For the vast majority of our readers, Monaco’s small size is argument enough for walking or taking the bus: “when you live in Monaco or very close to it, it is easy to get around on foot or by bus, no matter which neighbourhood you are starting from and where you want to go,” says Audrey, a mother herself, who also advocates banning motor vehicles from certain neighbourhoods, while pointing out that parking can be much more expensive than the bus.
“In our house, we don’t use the car to get to school/work. We go by bus or on foot. But what other options are there, apart from banning cars? There is a frequent bus service to all the schools, and there is a police officer out front for safety. It’s not a transport problem, nor a safety issue. It’s just a terrible force of habit,” comments Guillaume.
“My daughter, who is in secondary school, takes the bus every day. There’s a good service, the buses are very frequent. And if you use the Autobus de Monaco app, it’s great,” adds Olivier. “When my children were very young, I took them on foot and by bus to two different schools. Now my granddaughter takes the bus on her own. There is no need for the car in Monaco,” says Mélanie. “On foot, come rain, wind or snow,” jokes Jennifer.
“The little ones can’t go to school on their own”
Some people are nostalgic at the idea of walking to school. “We used to go on foot with our school friends and sometimes by bus, but very rarely. We preferred to walk and chat, support each other and sometimes even recite our lessons together! But that was then,” says Isabelle wistfully. “We used to walk to school morning, noon and night, and it didn’t kill us,” agrees Evelyne. “On foot! And we had a lot of fun on the way with our friends,” recalls Beatrice. “When my daughters were at school, we would always walk because the school was in the neighbourhood, and later on, they took the bus or walked to secondary school.
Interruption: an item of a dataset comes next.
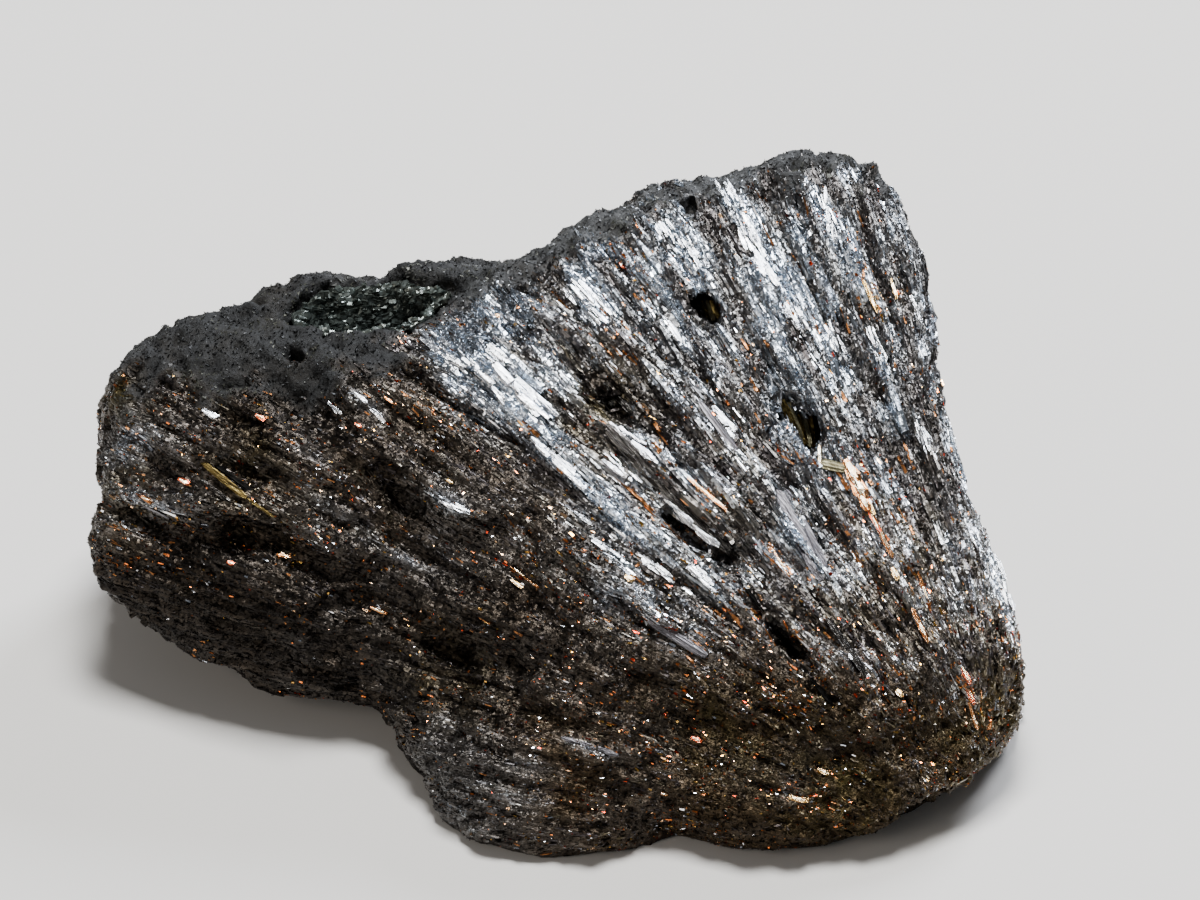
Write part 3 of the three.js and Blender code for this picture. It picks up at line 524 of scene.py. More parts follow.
def body_surface():
    """The CAD mass, remeshed fine, with bundles, troughs and grain, and a crumbly crust."""
    body = new_object("mass_surface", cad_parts["stibnite_mass"].data.copy())
    modified(body, "REMESH", mode="VOXEL", voxel_size=BODY_VOXEL * MM)
    mesh = body.data

    # Which part of the lump each point is in: its front, the crust, the fan or the left face.
    place, normal = mesh_arrays(mesh)
    u, v, _ = to_display(place)
    front = smoothstep(-0.1, 0.2, normal @ TO_VIEWER)
    crust = crust_weight(place)
    bronze, bright, coarse = zone_values(place)
    fan = smoothstep(-2, 2, v - np.interp(u, *zip(*FAN_EDGE)))
    left = (1 - fan) * smoothstep(1, -1, u + 7)
    granular = smoothstep(0.35, 0.75, bronze) * (1 - 0.55 * left)

    # Bundles and grain among the blades, crumbs and pits on the crust, and a flat base.
    relief, bundle = relief_of_bundles(place, normal)
    tone, roll, shine = bundle.T
    relief = relief * (1 - 0.5 * granular) + 0.32 * granular * noise_at(place + 5, 1.2, 3)
    relief += 0.1 * noise_at(place + 5, 0.9, 3) - front * marks_along_spray(u, v, TROUGHS, DEPTH)
    crumbs = noise_at(place, 1.2, 4)
    knobs = noise_at(place + 9, 3.2, 2)
    pits = np.clip(-0.2 - noise_at(place + 31, 1.3), 0, 1)
    push = (1 - crust) * (relief - 0.02) + crust * (0.42 * crumbs + 0.45 * knobs - 1.6 * pits - 0.05)
    place = place + normal * (push * smoothstep(0, 1.2, place[:, 2]))[:, None]
    set_places(mesh, place)

    # How open each point of the new surface is, how bright, how tarnished and how dusted.
    place, normal = mesh_arrays(mesh)
    above_worn = dots(place - worn_smooth(body, 30), normal)
    open_face = smoothstep(-0.55, -0.1, above_worn)
    u, v, _ = to_display(place)
    facing = normal @ TO_VIEWER
    front = smoothstep(-0.15, 0.1, facing)
    off_base = smoothstep(0.25, 0.9, place[:, 2])
    blades = (1 - crust) * off_base * (0.25 + 0.75 * open_face)
    streak = marks_along_spray(u, v, STREAKS, BRIGHT) * front
    patches = 0.6 * noise_at(place + 71, 3.4, 2) + 0.9 * noise_at(along_spray(place, 1.3, 4) + 7, 1.0, 2)
    # Bundles with the highest shine are painted lighter, as painted flashes of light, and those with the
    # lowest a little darker. Bright may go down to -0.3, which is painted shade.
    flashes = smoothstep(0.82, 0.86, shine) - 0.5 * smoothstep(0.34, 0.3, shine)
    bright = np.clip(bright * (1 + 1.1 * patches + 0.4 * flashes) + 0.9 * streak, -0.3, 1)
    oxide = sum(strength * spot(u, v, u0, v0, reach) for _, u0, v0, reach, strength in OXIDE)
    oxide = oxide * front * (0.7 + noise_at(place + 17, 1.6, 3))
    bronze = np.clip(bronze - 0.6 * streak + 0.3 * noise_at(place + 91, 5.0, 2), 0, 1)
    clusters = smoothstep(0.1, 0.45, noise_at(place + 57, 3.4, 2))
    swarms = smoothstep(0.05, 0.5, noise_at(place + 133, 2.2, 2))
    coppery = marks_along_spray(u, v, STREAKS, COPPER) * front + clusters * (0.2 + 0.5 * bronze) + 0.05
    catching = front * blades * open_face
    sparkling = (0.1 + 0.9 * swarms) * (0.3 + 0.7 * bronze + granular) * smoothstep(-0.3, 0.1, bright)

    # What the materials read.
    store(mesh, crust=crust, bronze=bronze, bright=bright, hollow=1 - open_face,
          copper=np.clip(coppery, 0, 1), oxide=np.clip(oxide, 0, 1))
    # What the blades read: their size, their bundle, and where each kind of them grows.
    store(mesh, coarse=coarse * (0.55 + 0.45 * smoothstep(0.1, 0.55, facing)),
          bundle_roll=roll, bundle_tone=tone,
          fan=front * fan * blades, left=front * left * blades,
          toe=front * (1 - fan) * (1 - left) * blades, back=(1 - front) * blades,
          grains=smoothstep(0.02, 0.5, crust) * off_base, needles=catching * smoothstep(0.55, 0.9, bright),
          glints=catching * coppery, sparks=catching * sparkling)
    for face in mesh.polygons:
        face.use_smooth = True
    return body


# ---- one helper for the nodes of every tree ----

MATH = "ShaderNodeMath"
VECTOR = "ShaderNodeVectorMath"
RANDOM = "FunctionNodeRandomValue"
RAMP = "ShaderNodeValToRGB"
MIX = "ShaderNodeMix"


def colour(hex_code):
    """A colour written as sRGB hex, in the linear values that shaders take."""
    parts = [int(hex_code[i:i + 2], 16) / 255 for i in (1, 3, 5)]
    return tuple(c / 12.92 if c <= 0.04045 else ((c + 0.055) / 1.055) ** 2.4 for c in parts) + (1.0,)


def add(tree, kind, *values, named=None, stops=None, out=0, **settings):
    """Adds a node with its settings, fills or links its inputs in order and by name, and gives one output.

    None leaves an input as it is. stops are a colour ramp's places and shades. out=None gives the node.
    """
    made = tree.nodes.new(kind)
    for key, value in settings.items():
        setattr(made, key, value)
    live = [socket for socket in made.inputs if socket.enabled]
    pairs = list(zip(live, values))
    pairs += [(next(s for s in live if s.name == name), value) for name, value in (named or {}).items()]
    for socket, value in pairs:
        if isinstance(value, bpy.types.NodeSocket):
            tree.links.new(value, socket)
        elif value is not None:
            socket.default_value = colour(value) if isinstance(value, str) and value[0] == "#" else value
    if stops:
        elements = made.color_ramp.elements
        while len(elements) < len(stops):
            elements.new(0.5)
        for element, (place, shade) in zip(elements, stops):
            element.position = place
            element.color = colour(shade) if isinstance(shade, str) else (shade, shade, shade, 1)
    shown = [socket for socket in made.outputs if socket.enabled]
    if out is None or not shown:
        return made
    return shown[out] if isinstance(out, int) else next(s for s in shown if s.name == out)


# ---- blades, grown on the body by geometry nodes ----


def skin(shape, rings):
    """Joins rings of corners, one after the other, to a closed solid, and gives its faces."""
    faces = [shape.faces.new(list(reversed(rings[0]))), shape.faces.new(rings[-1])]
    for a, b in zip(rings, rings[1:]):
        for i in range(len(a)):
            j = (i + 1) % len(a)
            faces.append(shape.faces.new((a[i], a[j], b[j], b[i])))
    return faces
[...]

We were already mindful of the environment,” Sylvie points out.
Other parents, however, prefer the car. Victoria, for example, is sceptical about the idea of the younger children taking public transport: “leave the children on their own? Really? (…) Some children need their parents. It is a question of age and maturity. Plus, we are all different with different constraints. What suits you might not suit other people.”
Safety is not the only issue raised by parents: “It’s not like Monaco is the only place where children are driven to school. Plus there’s a drop-off point. Seriously, the youngest ones can’t go to school alone, and when you work (and yes, some of us do work in Monaco), you don’t necessarily have time to walk,” Sylvie grumbles.
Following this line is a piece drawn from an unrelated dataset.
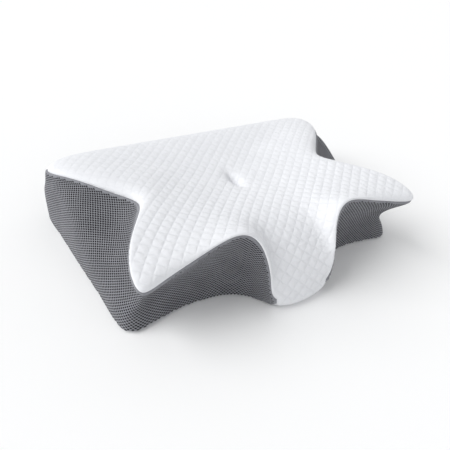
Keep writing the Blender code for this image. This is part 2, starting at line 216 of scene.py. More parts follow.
def build_form():
    """The subdivided form: flattened per panel half-way, then subdivided again onto the limit surface."""
    cage = bmesh.new()
    columns = [[cage.verts.new(p * MM) for p in column(i)] for i in range(LAST + 1)]
    top = cage.verts.new(Vector((0.0, DIMPLE_Y, DIMPLE_Z)) * MM)
    bottom = cage.verts.new(Vector((0.0, 10.0, 0.0)) * MM)
    for i in range(LAST):
        one = columns[i]
        two = columns[i + 1]
        cage.faces.new((top, one[0], two[0])).material_index = PANELS.index("top")
        for row in range(len(RINGS) - 1):
            face = cage.faces.new((one[row], one[row + 1], two[row + 1], two[row]))
            face.material_index = PANELS.index(panel_of(row, i))
        cage.faces.new((one[-1], bottom, two[-1])).material_index = PANELS.index("bottom")
    mesh = bpy.data.meshes.new("form")
    cage.to_mesh(mesh)
    cage.free()
    for _ in PANELS:
        mesh.materials.append(None)
    form = bpy.data.objects.new("form", mesh)
    bpy.context.scene.collection.objects.link(form)
    mirror = form.modifiers.new("mirror", "MIRROR")
    mirror.merge_threshold = 0.0001
    smooth = form.modifiers.new("smooth", "SUBSURF")
    smooth.levels = smooth.render_levels = 2
    smooth.use_limit_surface = False
    half_way = evaluated(form)
    form.modifiers.clear()
    form.data = half_way
    work = bmesh.new()
    work.from_mesh(half_way)
    bmesh.ops.recalc_face_normals(work, faces=work.faces)
    for edge in work.edges:
        edge.seam = len({f.material_index for f in edge.link_faces}) > 1
    work.to_mesh(half_way)
    work.free()
    half_way.uv_layers.new(name="flat")
    bpy.context.view_layer.objects.active = form
    form.select_set(True)
    bpy.ops.object.mode_set(mode="EDIT")
    bpy.ops.mesh.select_all(action="SELECT")
    bpy.ops.uv.unwrap(method="MINIMUM_STRETCH", iterations=30, margin=0.01)
    bpy.ops.object.mode_set(mode="OBJECT")
    finer = []
    for levels in (2, 1):
        form.modifiers.clear()
        smooth = form.modifiers.new("smooth", "SUBSURF")
        smooth.levels = smooth.render_levels = levels
        smooth.use_limit_surface = True
        smooth.uv_smooth = "PRESERVE_BOUNDARIES"
        finer.append(evaluated(form))
    bpy.data.objects.remove(form, do_unlink=True)
    return finer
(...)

Even in two square kilometres, sometimes time is still too tight, as Rémy testifies: “when the school was nearby, we went on foot, but once my children went to Saint Maur, and I lived in Fontvieille, we took them by car! It would have taken us ages to get there and back by bus.”
What are the alternatives?
For some parents, like Laura, there should be more incentives for parents to use public transport: “If the bus was still free, that would help us. In the meantime, we’re on foot, even if the children don’t like it.” “A school bus pass costs 10 euros per year… get a grip, buses don’t run on seawater,” replied an anonymous Internet user.
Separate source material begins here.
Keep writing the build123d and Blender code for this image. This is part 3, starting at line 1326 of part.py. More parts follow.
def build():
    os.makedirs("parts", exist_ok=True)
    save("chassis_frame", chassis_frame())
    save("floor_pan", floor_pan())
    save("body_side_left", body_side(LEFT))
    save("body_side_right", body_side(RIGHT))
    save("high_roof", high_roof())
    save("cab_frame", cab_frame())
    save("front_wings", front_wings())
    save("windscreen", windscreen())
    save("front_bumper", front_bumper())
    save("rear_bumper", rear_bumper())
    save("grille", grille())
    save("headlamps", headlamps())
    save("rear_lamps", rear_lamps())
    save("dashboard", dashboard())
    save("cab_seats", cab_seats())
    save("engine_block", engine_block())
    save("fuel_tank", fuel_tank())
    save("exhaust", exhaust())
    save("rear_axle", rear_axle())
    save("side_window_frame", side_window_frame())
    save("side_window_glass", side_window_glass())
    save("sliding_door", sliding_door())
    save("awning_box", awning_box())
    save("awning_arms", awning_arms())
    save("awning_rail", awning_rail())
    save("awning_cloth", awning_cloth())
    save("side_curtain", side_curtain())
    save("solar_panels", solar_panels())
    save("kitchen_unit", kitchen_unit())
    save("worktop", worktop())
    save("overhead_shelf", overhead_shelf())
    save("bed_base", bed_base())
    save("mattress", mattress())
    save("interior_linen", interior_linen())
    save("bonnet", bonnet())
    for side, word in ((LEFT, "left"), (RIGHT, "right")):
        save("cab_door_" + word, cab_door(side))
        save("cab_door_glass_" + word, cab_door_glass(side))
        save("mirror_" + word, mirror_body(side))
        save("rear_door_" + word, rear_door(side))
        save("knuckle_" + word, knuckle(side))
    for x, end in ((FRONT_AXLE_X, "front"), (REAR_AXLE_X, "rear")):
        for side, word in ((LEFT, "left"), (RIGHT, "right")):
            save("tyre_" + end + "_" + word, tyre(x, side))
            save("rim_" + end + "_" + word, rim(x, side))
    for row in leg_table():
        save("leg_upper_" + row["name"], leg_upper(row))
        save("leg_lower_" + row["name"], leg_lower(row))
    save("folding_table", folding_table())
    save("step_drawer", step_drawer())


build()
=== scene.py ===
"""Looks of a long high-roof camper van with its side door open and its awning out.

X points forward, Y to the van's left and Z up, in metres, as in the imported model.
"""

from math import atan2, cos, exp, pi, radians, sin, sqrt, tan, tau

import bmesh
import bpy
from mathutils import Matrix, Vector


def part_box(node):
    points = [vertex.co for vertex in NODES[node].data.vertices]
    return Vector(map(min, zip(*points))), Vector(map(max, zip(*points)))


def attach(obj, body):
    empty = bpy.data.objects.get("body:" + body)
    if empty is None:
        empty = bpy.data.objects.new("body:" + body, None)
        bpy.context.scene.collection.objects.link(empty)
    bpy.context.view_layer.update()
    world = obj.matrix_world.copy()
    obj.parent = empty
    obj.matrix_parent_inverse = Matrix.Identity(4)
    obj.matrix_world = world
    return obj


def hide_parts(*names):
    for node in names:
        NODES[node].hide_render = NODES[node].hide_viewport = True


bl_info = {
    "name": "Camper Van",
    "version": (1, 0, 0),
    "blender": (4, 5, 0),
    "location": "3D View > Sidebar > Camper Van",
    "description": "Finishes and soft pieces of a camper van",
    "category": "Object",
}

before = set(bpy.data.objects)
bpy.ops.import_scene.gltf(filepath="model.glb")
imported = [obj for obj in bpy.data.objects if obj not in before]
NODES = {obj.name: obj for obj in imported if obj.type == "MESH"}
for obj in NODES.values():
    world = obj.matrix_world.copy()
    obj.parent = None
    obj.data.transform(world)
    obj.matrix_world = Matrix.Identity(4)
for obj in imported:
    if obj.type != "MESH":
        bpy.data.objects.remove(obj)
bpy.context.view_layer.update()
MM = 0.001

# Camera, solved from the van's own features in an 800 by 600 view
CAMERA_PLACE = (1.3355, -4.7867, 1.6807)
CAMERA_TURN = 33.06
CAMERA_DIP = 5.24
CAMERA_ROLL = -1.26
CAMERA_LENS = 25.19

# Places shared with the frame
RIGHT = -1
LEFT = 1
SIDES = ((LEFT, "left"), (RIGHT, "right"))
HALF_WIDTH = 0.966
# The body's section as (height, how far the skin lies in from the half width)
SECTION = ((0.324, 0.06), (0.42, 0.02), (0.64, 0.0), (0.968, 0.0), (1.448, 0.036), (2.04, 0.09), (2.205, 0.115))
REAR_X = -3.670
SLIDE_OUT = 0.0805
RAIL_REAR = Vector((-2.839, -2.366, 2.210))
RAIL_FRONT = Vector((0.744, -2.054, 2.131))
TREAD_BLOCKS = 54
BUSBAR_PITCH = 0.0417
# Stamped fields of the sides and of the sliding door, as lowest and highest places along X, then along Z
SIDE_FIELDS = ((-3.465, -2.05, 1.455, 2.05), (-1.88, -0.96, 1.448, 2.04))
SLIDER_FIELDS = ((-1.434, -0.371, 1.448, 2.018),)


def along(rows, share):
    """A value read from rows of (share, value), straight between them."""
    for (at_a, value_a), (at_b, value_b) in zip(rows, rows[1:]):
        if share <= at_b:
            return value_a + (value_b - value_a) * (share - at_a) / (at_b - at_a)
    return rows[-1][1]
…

And while buses or walking are not to everyone’s liking for the moment, some parents are still trying to avoid car pollution as much as possible. Using electric vehicles, carpooling or simply on two wheels.
“I take my 7 year old son either by bus or by car and I just have an electric Kia,” says Laurence. “It is not the type of engine that is up for debate, but the car itself with the congestion it causes. Today, many vehicles in cities are either electric or hybrid, and fewer and fewer are totally combustion. But there is still gridlock,” retorts Jean-Marc.
“By bus, except one Thursday when the schoolbag weighed a ton, but we managed to take turns that day with our neighbours to go to the Annonciade school ” says Isabelle. “Scooters for middle/high school children. It’s a must,” says Nikko.
Apart from the environmental issue, car travel poses another problem: according to a study that was published recently in the specialist journal The Lancet Global Health, children and adolescents are no longer sufficiently physically active, particularly since the Covid-19 pandemic.
According to the study, nearly half a billion new cases of major chronic diseases could be diagnosed by 2030 if the population does not become more active. As a reminder, the World Health Organisation (WHO) recommends that children aged five to 17 years practice an average of one hour of moderate to strenuous sport per day.